Directive: Copy down all of the data underneath, exactly as shown.

● ● ● ● ●

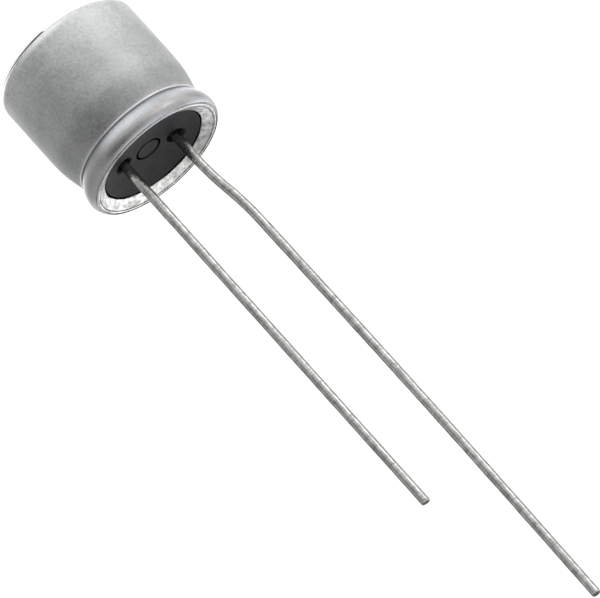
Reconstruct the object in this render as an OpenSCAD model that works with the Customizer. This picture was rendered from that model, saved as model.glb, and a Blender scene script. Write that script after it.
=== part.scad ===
// Radial aluminium electrolytic capacitor, standing on the closed end of its can.
// Origin: centre of the closed end, on its outer face. +Z: along the can, out of the open end.
// The cathode lead is on the +X side and the anode lead on the -X side.

/* [Can] */
// Outer diameter of the can
can_d = 8; // [7:0.1:10]
// Height of the can, from the closed end to the top of the crimped rim
can_h = 7.8; // [7.2:0.1:16]
// Thickness of the can's wall
wall = 0.3; // [0.2:0.02:0.34]
// Outside radius of the edge round the closed end
corner_r = 0.75; // [0.45:0.05:1.2]

/* [Crimp] */
// Depth of the rolled groove that grips the bung
groove_depth = 0.38; // [0.25:0.01:0.45]
// Long radius over which the wall tapers into the groove
taper_r = 7; // [4:0.5:10]
// How far the crest of the bead lies inside the can's wall
bead_inset = 0.05; // [0:0.01:0.15]
// Radius of the bead between the groove and its crest
flank_r = 1.4; // [1:0.05:1.8]
// Radius of the bead from its crest up to the rim
rim_r = 0.56; // [0.45:0.01:0.7]
// Angle that the upper bead turns through before the edge of the rim
rim_angle = 60; // [50:1:70]
// Width of the lip's sloping face, from the rim in to the mouth
lip_w = 0.67; // [0.5:0.01:0.8]
// How far the lip's inner edge drops below the rim
lip_drop = 0.36; // [0.3:0.01:0.45]

/* [Bung] */
// Distance from the rim down to the raised edge of the bung
bung_recess = 0.5; // [0.42:0.01:0.6]
// Width of that raised edge, round the bung's face
edge_w = 0.2; // [0.1:0.02:0.3]
// How far the face lies below its raised edge
face_depth = 0.35; // [0.1:0.05:0.45]
// Thickness of the rubber bung, inside its raised edge
bung_t = 1.6; // [1.4:0.05:2.2]
// Gap between the bung's raised edge and the lip round it
crevice = 0.06; // [0.03:0.01:0.12]
// Diameter of the ring moulded in the middle of the bung's face
ring_d = 1.36; // [1:0.02:1.6]
// Width and depth of that ring's line
ring_w = 0.12; // [0.04:0.01:0.16]

/* [Leads] */
// Diameter of the tinned wire leads
lead_d = 0.5; // [0.4:0.05:0.7]
// Distance between the centres of the bung's two holes
hole_pitch = 3.2; // [2.8:0.05:3.6]
// How far the anode lead is set outwards beyond the bung
anode_jog = 0.4; // [0.1:0.05:0.6]
// Height of the jog's start above the bung's face
jog_start = 1.5; // [1:0.5:5]
// Length over which the anode lead is set outwards
jog_len = 5; // [3:0.5:8]
// Length of the cathode lead beyond the bung's face
cathode_len = 24.15; // [12:0.05:40]
// Length of the anode lead beyond the bung's face
anode_len = 33; // [14:0.05:50]
// Chamfer on the cropped ends of the leads
tip_chamfer = 0.06; // [0.02:0.01:0.1]
// Diameter of the weld at the foot of each lead
weld_d = 0.76; // [0.72:0.02:0.84]
// Height of that weld, which narrows to the wire
weld_h = 0.25; // [0.15:0.05:0.3]

/* [Tabs] */
// Diameter of the round boss that fills each hole of the bung
boss_d = 0.96; // [0.9:0.02:1.2]
// Depth of the pit left above each boss, where the lead is welded on
pit_depth = 0.35; // [0.2:0.05:0.5]
// Length of boss that stands out below the bung
boss_below = 0.2; // [0.1:0.05:0.3]
// Thickness of the flattened paddle that reaches into the winding
paddle_t = 0.2; // [0.15:0.01:0.25]
// Width of the paddle, round its curve
paddle_w = 1.1; // [0.8:0.05:1.3]

/* [Winding] */
// Radius of the open core left by the winding mandrel
core_r = 0.7; // [0.5:0.05:0.9]
// Thickness of the etched anode foil
anode_foil_t = 0.1; // [0.08:0.01:0.12]
// Thickness of the cathode foil
cathode_foil_t = 0.05; // [0.03:0.01:0.06]
// Thickness of each separator paper
paper_t = 0.05; // [0.04:0.01:0.06]
// Thickness of the tape that closes the winding
tape_t = 0.05; // [0.04:0.01:0.06]
// Gap between neighbouring layers
layer_gap = 0.015; // [0.01:0.005:0.02]
// Height of bare paper beyond the foils at each end
paper_margin = 0.3; // [0.2:0.05:0.4]
// Space between the closed end and the winding
floor_gap = 0.15; // [0.1:0.05:0.4]
// Space between the winding and the bung
top_gap = 0.5; // [0.35:0.05:0.7]
// Space between the winding and the can's wall
side_gap = 0.12; // [0.08:0.02:0.3]

/* [Hidden] */
$fn = 96;

fit = 0.01;                          // clearance of the bung in the can and on the bosses
link_inset = 0.002;                  // how far the straight piece of the jog lies inside its bends
paddle_gap = 0.04;                   // clearance between a paddle and the layers beside it
bump_flat = 30;                      // half angle over which layers lie level on a paddle
bump_end = 75;                       // half angle at which they are back on the spiral
spiral_step = 15;                    // angle between the points of a wound strip

can_r = can_d / 2;
tab_x = hole_pitch / 2;
anode_x = tab_x + anode_jog;

// The crimp, worked out from the rim downwards
bead_r = can_r - bead_inset;
bead_z = can_h - rim_r * sin(rim_angle);
neck_r = can_r - groove_depth;
flank_angle = acos(1 - (bead_r - neck_r) / flank_r);
neck_z = bead_z - flank_r * sin(flank_angle);
taper_angle = acos(1 - groove_depth / taper_r);
taper_z = neck_z - taper_r * sin(taper_angle);
rim_edge = [bead_r - rim_r + rim_r * cos(rim_angle), can_h];
mouth_r = rim_edge.x - lip_w;
lip_edge = [mouth_r, can_h - lip_drop];
lip_dir = (lip_edge - rim_edge) / norm(lip_edge - rim_edge);
lip_under = lip_edge + wall * [-lip_dir.y, lip_dir.x];

// The bung and what stands in it
bung_edge = can_h - bung_recess;
bung_top = bung_edge - face_depth;
bung_bottom = bung_top - bung_t;
weld_z = bung_top - pit_depth;
boss_bottom = bung_bottom - boss_below;

// The winding: one turn is anode foil, paper, cathode foil, paper
foil_gap = paper_t + 2 * layer_gap;
turn_pitch = anode_foil_t + cathode_foil_t + 2 * foil_gap;
lift = paddle_t + 2 * paddle_gap;
winding_bottom = wall + floor_gap;
winding_top = bung_bottom - top_gap;
winding_r = min(inside_corner_r(winding_bottom), inside_taper_r(winding_top)) - side_gap - lift - tape_t;
turns = floor(((winding_r - core_r) / turn_pitch - 1) * 360 / spiral_step) * spiral_step / 360;
cathode_foil_in = anode_foil_t + foil_gap;
anode_turn = round((tab_x - lift / 2 - core_r) / turn_pitch - 0.5);
cathode_turn = round((tab_x - lift / 2 - core_r - cathode_foil_in) / turn_pitch);
anode_paddle_r = core_r + (anode_turn + 0.5) * turn_pitch + paddle_gap;
cathode_paddle_r = core_r + cathode_turn * turn_pitch + cathode_foil_in + paddle_gap;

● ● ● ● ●

Answer to the task:
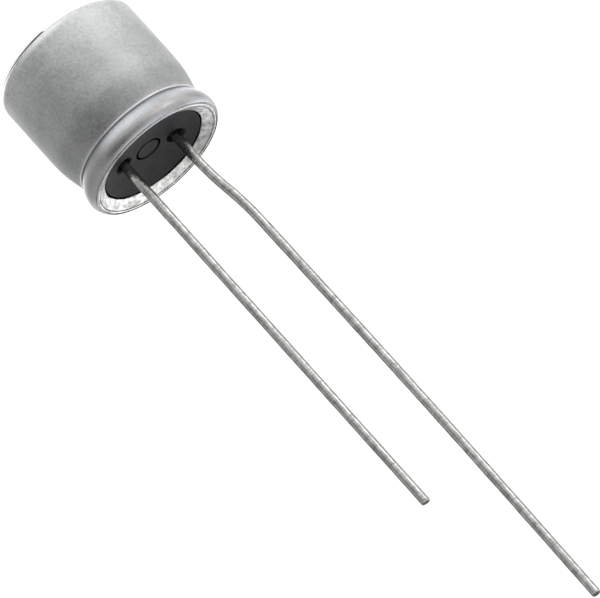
Reconstruct the object in this render as an OpenSCAD model that works with the Customizer. This picture was rendered from that model, saved as model.glb, and a Blender scene script. Write that script after it.
=== part.scad ===
// Radial aluminium electrolytic capacitor, standing on the closed end of its can.
// Origin: centre of the closed end, on its outer face. +Z: along the can, out of the open end.
// The cathode lead is on the +X side and the anode lead on the -X side.

/* [Can] */
// Outer diameter of the can
can_d = 8; // [7:0.1:10]
// Height of the can, from the closed end to the top of the crimped rim
can_h = 7.8; // [7.2:0.1:16]
// Thickness of the can's wall
wall = 0.3; // [0.2:0.02:0.34]
// Outside radius of the edge round the closed end
corner_r = 0.75; // [0.45:0.05:1.2]

/* [Crimp] */
// Depth of the rolled groove that grips the bung
groove_depth = 0.38; // [0.25:0.01:0.45]
// Long radius over which the wall tapers into the groove
taper_r = 7; // [4:0.5:10]
// How far the crest of the bead lies inside the can's wall
bead_inset = 0.05; // [0:0.01:0.15]
// Radius of the bead between the groove and its crest
flank_r = 1.4; // [1:0.05:1.8]
// Radius of the bead from its crest up to the rim
rim_r = 0.56; // [0.45:0.01:0.7]
// Angle that the upper bead turns through before the edge of the rim
rim_angle = 60; // [50:1:70]
// Width of the lip's sloping face, from the rim in to the mouth
lip_w = 0.67; // [0.5:0.01:0.8]
// How far the lip's inner edge drops below the rim
lip_drop = 0.36; // [0.3:0.01:0.45]

/* [Bung] */
// Distance from the rim down to the raised edge of the bung
bung_recess = 0.5; // [0.42:0.01:0.6]
// Width of that raised edge, round the bung's face
edge_w = 0.2; // [0.1:0.02:0.3]
// How far the face lies below its raised edge
face_depth = 0.35; // [0.1:0.05:0.45]
// Thickness of the rubber bung, inside its raised edge
bung_t = 1.6; // [1.4:0.05:2.2]
// Gap between the bung's raised edge and the lip round it
crevice = 0.06; // [0.03:0.01:0.12]
// Diameter of the ring moulded in the middle of the bung's face
ring_d = 1.36; // [1:0.02:1.6]
// Width and depth of that ring's line
ring_w = 0.12; // [0.04:0.01:0.16]

/* [Leads] */
// Diameter of the tinned wire leads
lead_d = 0.5; // [0.4:0.05:0.7]
// Distance between the centres of the bung's two holes
hole_pitch = 3.2; // [2.8:0.05:3.6]
// How far the anode lead is set outwards beyond the bung
anode_jog = 0.4; // [0.1:0.05:0.6]
// Height of the jog's start above the bung's face
jog_start = 1.5; // [1:0.5:5]
// Length over which the anode lead is set outwards
jog_len = 5; // [3:0.5:8]
// Length of the cathode lead beyond the bung's face
cathode_len = 24.15; // [12:0.05:40]
// Length of the anode lead beyond the bung's face
anode_len = 33; // [14:0.05:50]
// Chamfer on the cropped ends of the leads
tip_chamfer = 0.06; // [0.02:0.01:0.1]
// Diameter of the weld at the foot of each lead
weld_d = 0.76; // [0.72:0.02:0.84]
// Height of that weld, which narrows to the wire
weld_h = 0.25; // [0.15:0.05:0.3]

/* [Tabs] */
// Diameter of the round boss that fills each hole of the bung
boss_d = 0.96; // [0.9:0.02:1.2]
// Depth of the pit left above each boss, where the lead is welded on
pit_depth = 0.35; // [0.2:0.05:0.5]
// Length of boss that stands out below the bung
boss_below = 0.2; // [0.1:0.05:0.3]
// Thickness of the flattened paddle that reaches into the winding
paddle_t = 0.2; // [0.15:0.01:0.25]
// Width of the paddle, round its curve
paddle_w = 1.1; // [0.8:0.05:1.3]

/* [Winding] */
// Radius of the open core left by the winding mandrel
core_r = 0.7; // [0.5:0.05:0.9]
// Thickness of the etched anode foil
anode_foil_t = 0.1; // [0.08:0.01:0.12]
// Thickness of the cathode foil
cathode_foil_t = 0.05; // [0.03:0.01:0.06]
// Thickness of each separator paper
paper_t = 0.05; // [0.04:0.01:0.06]
// Thickness of the tape that closes the winding
tape_t = 0.05; // [0.04:0.01:0.06]
// Gap between neighbouring layers
layer_gap = 0.015; // [0.01:0.005:0.02]
// Height of bare paper beyond the foils at each end
paper_margin = 0.3; // [0.2:0.05:0.4]
// Space between the closed end and the winding
floor_gap = 0.15; // [0.1:0.05:0.4]
// Space between the winding and the bung
top_gap = 0.5; // [0.35:0.05:0.7]
// Space between the winding and the can's wall
side_gap = 0.12; // [0.08:0.02:0.3]

/* [Hidden] */
$fn = 96;

fit = 0.01;                          // clearance of the bung in the can and on the bosses
link_inset = 0.002;                  // how far the straight piece of the jog lies inside its bends
paddle_gap = 0.04;                   // clearance between a paddle and the layers beside it
bump_flat = 30;                      // half angle over which layers lie level on a paddle
bump_end = 75;                       // half angle at which they are back on the spiral
spiral_step = 15;                    // angle between the points of a wound strip

can_r = can_d / 2;
tab_x = hole_pitch / 2;
anode_x = tab_x + anode_jog;

// The crimp, worked out from the rim downwards
bead_r = can_r - bead_inset;
bead_z = can_h - rim_r * sin(rim_angle);
neck_r = can_r - groove_depth;
flank_angle = acos(1 - (bead_r - neck_r) / flank_r);
neck_z = bead_z - flank_r * sin(flank_angle);
taper_angle = acos(1 - groove_depth / taper_r);
taper_z = neck_z - taper_r * sin(taper_angle);
rim_edge = [bead_r - rim_r + rim_r * cos(rim_angle), can_h];
mouth_r = rim_edge.x - lip_w;
lip_edge = [mouth_r, can_h - lip_drop];
lip_dir = (lip_edge - rim_edge) / norm(lip_edge - rim_edge);
lip_under = lip_edge + wall * [-lip_dir.y, lip_dir.x];

// The bung and what stands in it
bung_edge = can_h - bung_recess;
bung_top = bung_edge - face_depth;
bung_bottom = bung_top - bung_t;
weld_z = bung_top - pit_depth;
boss_bottom = bung_bottom - boss_below;

// The winding: one turn is anode foil, paper, cathode foil, paper
foil_gap = paper_t + 2 * layer_gap;
turn_pitch = anode_foil_t + cathode_foil_t + 2 * foil_gap;
lift = paddle_t + 2 * paddle_gap;
winding_bottom = wall + floor_gap;
winding_top = bung_bottom - top_gap;
winding_r = min(inside_corner_r(winding_bottom), inside_taper_r(winding_top)) - side_gap - lift - tape_t;
turns = floor(((winding_r - core_r) / turn_pitch - 1) * 360 / spiral_step) * spiral_step / 360;
cathode_foil_in = anode_foil_t + foil_gap;
anode_turn = round((tab_x - lift / 2 - core_r) / turn_pitch - 0.5);
cathode_turn = round((tab_x - lift / 2 - core_r - cathode_foil_in) / turn_pitch);
anode_paddle_r = core_r + (anode_turn + 0.5) * turn_pitch + paddle_gap;
cathode_paddle_r = core_r + cathode_turn * turn_pitch + cathode_foil_in + paddle_gap;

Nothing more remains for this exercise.